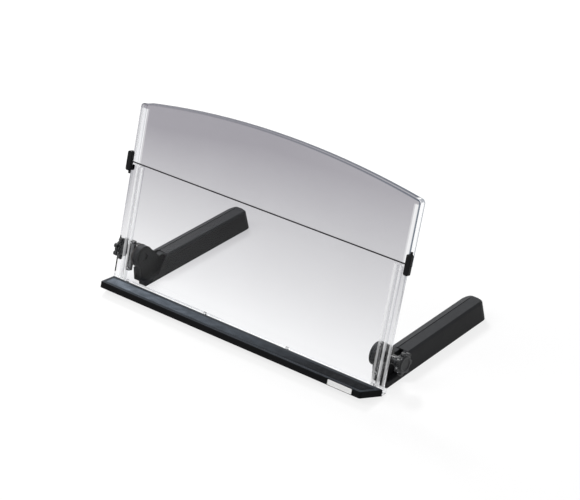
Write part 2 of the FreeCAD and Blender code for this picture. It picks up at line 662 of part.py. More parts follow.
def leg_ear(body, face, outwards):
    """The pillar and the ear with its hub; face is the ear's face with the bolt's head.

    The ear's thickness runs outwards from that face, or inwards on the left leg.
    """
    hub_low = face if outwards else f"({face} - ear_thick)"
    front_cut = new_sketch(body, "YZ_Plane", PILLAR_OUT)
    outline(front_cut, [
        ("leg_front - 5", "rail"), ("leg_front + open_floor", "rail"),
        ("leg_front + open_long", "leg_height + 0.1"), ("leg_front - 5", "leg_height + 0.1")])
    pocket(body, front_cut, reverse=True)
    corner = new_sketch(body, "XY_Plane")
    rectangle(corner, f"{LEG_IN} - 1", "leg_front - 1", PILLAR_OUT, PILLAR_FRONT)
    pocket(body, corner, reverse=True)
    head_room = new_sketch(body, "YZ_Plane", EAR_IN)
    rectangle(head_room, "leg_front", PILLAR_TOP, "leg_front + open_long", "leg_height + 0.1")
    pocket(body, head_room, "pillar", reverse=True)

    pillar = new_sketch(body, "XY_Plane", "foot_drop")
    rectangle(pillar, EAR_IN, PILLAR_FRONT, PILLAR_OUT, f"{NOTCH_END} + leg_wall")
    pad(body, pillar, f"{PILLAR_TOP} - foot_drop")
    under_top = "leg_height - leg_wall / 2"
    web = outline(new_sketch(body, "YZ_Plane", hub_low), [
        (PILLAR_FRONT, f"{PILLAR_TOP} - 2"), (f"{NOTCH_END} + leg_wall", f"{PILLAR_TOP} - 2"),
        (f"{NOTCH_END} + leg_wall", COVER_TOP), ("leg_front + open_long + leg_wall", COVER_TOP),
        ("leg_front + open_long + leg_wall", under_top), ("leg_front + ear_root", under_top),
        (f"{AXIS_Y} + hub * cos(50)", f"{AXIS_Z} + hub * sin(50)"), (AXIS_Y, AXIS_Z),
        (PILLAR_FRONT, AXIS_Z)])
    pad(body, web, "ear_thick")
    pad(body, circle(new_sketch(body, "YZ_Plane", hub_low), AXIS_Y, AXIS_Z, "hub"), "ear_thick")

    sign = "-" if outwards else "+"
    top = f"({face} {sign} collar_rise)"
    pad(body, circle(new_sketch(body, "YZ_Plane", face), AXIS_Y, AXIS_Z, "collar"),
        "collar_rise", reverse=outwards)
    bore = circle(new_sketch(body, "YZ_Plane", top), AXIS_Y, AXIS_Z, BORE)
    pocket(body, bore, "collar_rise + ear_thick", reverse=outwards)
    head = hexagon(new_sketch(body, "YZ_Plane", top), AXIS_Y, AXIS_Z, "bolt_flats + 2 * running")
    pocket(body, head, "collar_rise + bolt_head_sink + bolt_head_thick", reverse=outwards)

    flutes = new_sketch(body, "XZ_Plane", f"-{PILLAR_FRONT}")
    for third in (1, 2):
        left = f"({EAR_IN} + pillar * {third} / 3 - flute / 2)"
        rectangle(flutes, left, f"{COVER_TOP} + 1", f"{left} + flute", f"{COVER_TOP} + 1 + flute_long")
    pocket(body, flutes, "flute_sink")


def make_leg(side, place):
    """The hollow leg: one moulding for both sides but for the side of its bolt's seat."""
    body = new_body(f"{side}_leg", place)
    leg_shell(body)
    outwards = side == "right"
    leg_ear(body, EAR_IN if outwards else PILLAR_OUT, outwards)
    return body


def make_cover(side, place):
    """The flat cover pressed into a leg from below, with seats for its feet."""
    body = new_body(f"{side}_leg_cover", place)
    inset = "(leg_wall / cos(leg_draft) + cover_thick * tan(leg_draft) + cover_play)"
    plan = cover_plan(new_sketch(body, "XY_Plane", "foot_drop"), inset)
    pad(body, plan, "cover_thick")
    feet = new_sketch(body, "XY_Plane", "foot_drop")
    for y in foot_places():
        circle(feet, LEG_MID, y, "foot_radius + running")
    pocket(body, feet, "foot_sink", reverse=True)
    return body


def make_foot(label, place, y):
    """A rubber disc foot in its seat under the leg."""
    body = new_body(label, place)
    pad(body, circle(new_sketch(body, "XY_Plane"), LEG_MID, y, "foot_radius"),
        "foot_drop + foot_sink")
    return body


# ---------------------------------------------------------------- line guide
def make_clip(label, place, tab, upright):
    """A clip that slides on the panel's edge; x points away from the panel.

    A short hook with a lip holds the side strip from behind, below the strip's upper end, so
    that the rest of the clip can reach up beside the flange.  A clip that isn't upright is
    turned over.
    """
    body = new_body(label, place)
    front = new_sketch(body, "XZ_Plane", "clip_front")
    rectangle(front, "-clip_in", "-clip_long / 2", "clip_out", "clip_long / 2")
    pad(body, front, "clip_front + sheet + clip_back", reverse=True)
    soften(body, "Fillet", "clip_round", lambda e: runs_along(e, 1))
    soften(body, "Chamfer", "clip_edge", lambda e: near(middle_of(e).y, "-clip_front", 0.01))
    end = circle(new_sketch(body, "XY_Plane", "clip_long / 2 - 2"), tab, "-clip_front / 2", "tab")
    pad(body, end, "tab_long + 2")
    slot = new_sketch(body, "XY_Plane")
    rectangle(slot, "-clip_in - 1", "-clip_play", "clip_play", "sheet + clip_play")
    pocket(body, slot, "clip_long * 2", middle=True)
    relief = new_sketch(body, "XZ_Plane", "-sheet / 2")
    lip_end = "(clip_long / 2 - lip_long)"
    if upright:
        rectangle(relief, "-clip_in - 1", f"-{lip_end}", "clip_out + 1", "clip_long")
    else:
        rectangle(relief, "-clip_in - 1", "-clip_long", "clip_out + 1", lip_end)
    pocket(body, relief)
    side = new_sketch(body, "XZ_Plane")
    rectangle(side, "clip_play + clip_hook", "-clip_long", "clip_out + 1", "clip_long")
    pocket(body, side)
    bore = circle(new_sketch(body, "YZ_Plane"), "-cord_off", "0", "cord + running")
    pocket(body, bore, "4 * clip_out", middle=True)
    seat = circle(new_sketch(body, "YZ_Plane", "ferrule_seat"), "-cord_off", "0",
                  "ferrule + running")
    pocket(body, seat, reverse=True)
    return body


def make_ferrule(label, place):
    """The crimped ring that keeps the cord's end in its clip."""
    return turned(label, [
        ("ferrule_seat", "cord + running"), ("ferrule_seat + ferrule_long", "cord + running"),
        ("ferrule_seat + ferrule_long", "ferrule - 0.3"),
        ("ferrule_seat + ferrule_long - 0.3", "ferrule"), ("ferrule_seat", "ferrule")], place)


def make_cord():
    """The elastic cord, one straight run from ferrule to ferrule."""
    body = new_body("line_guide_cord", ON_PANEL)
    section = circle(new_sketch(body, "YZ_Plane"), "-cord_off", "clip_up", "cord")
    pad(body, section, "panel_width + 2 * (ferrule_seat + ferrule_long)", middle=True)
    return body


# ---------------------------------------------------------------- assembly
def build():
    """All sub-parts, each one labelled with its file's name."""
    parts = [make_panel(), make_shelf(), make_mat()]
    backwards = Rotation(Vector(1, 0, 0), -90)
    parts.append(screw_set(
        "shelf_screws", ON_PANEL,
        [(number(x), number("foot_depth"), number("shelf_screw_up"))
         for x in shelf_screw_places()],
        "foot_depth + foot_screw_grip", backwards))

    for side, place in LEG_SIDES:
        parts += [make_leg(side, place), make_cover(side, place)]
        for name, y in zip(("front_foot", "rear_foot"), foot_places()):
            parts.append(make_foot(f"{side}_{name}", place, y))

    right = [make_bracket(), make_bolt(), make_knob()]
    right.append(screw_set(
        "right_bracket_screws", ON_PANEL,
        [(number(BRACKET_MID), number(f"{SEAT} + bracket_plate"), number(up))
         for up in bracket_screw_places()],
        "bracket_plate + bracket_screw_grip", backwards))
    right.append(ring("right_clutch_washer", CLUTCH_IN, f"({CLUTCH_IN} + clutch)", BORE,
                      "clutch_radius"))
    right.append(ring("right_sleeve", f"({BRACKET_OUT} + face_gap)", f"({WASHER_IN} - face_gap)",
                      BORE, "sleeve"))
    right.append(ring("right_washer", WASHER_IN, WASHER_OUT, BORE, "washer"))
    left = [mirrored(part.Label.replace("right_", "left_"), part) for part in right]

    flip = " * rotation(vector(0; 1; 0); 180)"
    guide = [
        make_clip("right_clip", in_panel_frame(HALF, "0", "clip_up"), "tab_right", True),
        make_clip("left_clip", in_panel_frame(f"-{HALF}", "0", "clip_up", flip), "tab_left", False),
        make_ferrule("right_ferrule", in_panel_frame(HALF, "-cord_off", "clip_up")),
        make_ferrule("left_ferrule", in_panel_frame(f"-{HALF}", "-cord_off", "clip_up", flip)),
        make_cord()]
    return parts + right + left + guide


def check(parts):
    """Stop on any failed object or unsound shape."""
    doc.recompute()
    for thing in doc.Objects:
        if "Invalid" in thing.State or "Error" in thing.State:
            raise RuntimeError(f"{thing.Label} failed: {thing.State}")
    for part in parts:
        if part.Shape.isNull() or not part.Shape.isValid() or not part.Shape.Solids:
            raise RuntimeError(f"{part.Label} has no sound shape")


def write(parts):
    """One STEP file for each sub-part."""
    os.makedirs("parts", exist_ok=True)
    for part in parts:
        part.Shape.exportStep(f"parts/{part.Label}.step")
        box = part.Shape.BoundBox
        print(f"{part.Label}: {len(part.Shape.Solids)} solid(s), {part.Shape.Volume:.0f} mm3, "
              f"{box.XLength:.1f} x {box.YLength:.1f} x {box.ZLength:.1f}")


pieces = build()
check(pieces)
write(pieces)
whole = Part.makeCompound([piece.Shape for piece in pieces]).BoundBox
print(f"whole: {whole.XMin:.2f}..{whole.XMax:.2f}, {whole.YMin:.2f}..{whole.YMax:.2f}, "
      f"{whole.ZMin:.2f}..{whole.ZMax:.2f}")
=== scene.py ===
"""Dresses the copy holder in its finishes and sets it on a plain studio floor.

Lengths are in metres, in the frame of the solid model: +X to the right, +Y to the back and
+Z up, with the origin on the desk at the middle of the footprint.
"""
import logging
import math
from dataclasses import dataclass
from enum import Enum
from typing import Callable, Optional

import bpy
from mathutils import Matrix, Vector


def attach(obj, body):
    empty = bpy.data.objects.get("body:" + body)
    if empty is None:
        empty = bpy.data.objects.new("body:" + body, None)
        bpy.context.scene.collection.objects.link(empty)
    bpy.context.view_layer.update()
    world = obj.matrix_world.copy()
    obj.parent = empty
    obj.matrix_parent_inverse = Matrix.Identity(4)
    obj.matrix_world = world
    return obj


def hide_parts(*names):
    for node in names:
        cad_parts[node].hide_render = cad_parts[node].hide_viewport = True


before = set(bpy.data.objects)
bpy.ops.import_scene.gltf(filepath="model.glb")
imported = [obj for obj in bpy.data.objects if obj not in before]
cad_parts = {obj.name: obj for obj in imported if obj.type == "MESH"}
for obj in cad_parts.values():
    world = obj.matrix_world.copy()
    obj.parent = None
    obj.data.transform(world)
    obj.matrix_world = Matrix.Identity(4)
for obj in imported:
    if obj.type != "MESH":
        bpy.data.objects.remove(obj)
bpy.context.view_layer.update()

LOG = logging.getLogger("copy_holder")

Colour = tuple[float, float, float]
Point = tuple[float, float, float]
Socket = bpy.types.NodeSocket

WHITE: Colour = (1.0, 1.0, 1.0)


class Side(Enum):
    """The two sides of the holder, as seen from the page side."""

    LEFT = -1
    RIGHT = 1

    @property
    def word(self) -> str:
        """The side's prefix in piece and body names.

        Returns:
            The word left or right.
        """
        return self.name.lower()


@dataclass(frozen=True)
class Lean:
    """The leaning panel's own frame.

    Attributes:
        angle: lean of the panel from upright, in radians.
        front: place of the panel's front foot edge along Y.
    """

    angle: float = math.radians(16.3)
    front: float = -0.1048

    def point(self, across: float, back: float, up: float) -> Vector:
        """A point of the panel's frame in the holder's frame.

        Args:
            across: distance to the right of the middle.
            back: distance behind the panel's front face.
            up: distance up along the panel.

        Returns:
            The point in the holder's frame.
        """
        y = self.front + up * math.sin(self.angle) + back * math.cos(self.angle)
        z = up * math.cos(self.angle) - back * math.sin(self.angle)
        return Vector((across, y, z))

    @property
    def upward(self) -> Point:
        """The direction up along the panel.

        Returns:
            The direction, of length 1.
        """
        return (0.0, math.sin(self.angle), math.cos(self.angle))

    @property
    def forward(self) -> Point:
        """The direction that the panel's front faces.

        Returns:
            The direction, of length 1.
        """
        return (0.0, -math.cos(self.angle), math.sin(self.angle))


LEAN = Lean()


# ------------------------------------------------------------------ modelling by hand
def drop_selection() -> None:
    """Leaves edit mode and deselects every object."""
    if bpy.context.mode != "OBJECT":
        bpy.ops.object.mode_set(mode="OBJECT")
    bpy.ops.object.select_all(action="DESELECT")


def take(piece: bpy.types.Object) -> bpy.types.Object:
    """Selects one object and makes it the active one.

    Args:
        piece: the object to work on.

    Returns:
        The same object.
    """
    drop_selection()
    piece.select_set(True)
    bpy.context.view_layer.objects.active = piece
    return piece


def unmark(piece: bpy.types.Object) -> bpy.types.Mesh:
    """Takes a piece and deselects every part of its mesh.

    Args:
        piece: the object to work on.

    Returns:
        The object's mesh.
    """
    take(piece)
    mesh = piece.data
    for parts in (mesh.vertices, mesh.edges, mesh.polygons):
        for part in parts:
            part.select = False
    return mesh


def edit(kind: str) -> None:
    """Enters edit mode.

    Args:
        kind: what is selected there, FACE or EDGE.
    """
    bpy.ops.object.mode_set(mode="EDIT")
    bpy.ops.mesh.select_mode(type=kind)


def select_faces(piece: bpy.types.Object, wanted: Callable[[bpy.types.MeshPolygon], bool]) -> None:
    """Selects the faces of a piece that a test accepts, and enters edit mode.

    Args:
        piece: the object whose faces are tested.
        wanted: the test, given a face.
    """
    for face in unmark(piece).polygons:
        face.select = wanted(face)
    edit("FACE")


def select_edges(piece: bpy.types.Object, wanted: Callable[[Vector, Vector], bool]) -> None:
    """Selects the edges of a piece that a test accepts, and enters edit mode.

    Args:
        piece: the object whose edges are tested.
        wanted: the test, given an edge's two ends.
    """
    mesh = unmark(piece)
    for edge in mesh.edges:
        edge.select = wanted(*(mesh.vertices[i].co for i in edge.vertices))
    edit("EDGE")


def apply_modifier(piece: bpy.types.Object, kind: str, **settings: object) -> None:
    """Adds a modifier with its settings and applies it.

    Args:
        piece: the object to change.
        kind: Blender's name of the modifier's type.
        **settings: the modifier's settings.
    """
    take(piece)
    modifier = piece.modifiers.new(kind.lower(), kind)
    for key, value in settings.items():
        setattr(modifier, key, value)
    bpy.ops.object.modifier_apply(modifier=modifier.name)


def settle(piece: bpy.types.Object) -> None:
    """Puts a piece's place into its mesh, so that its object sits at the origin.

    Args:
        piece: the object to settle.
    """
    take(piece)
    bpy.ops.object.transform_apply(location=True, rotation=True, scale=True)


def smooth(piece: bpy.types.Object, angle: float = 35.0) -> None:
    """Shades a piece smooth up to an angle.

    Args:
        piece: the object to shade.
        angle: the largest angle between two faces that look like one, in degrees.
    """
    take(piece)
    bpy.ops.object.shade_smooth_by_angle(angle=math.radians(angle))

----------

§ **Written request**: Within the listing above, give again exactly every line from the line with "pieces = build()" through the line with "Socket = bpy.types.NodeSocket", both included, and no other line.

§ **Written reply**:
pieces = build()
check(pieces)
write(pieces)
whole = Part.makeCompound([piece.Shape for piece in pieces]).BoundBox
print(f"whole: {whole.XMin:.2f}..{whole.XMax:.2f}, {whole.YMin:.2f}..{whole.YMax:.2f}, "
      f"{whole.ZMin:.2f}..{whole.ZMax:.2f}")
=== scene.py ===
"""Dresses the copy holder in its finishes and sets it on a plain studio floor.

Lengths are in metres, in the frame of the solid model: +X to the right, +Y to the back and
+Z up, with the origin on the desk at the middle of the footprint.
"""
import logging
import math
from dataclasses import dataclass
from enum import Enum
from typing import Callable, Optional

import bpy
from mathutils import Matrix, Vector


def attach(obj, body):
    empty = bpy.data.objects.get("body:" + body)
    if empty is None:
        empty = bpy.data.objects.new("body:" + body, None)
        bpy.context.scene.collection.objects.link(empty)
    bpy.context.view_layer.update()
    world = obj.matrix_world.copy()
    obj.parent = empty
    obj.matrix_parent_inverse = Matrix.Identity(4)
    obj.matrix_world = world
    return obj


def hide_parts(*names):
    for node in names:
        cad_parts[node].hide_render = cad_parts[node].hide_viewport = True


before = set(bpy.data.objects)
bpy.ops.import_scene.gltf(filepath="model.glb")
imported = [obj for obj in bpy.data.objects if obj not in before]
cad_parts = {obj.name: obj for obj in imported if obj.type == "MESH"}
for obj in cad_parts.values():
    world = obj.matrix_world.copy()
    obj.parent = None
    obj.data.transform(world)
    obj.matrix_world = Matrix.Identity(4)
for obj in imported:
    if obj.type != "MESH":
        bpy.data.objects.remove(obj)
bpy.context.view_layer.update()

LOG = logging.getLogger("copy_holder")

Colour = tuple[float, float, float]
Point = tuple[float, float, float]
Socket = bpy.types.NodeSocket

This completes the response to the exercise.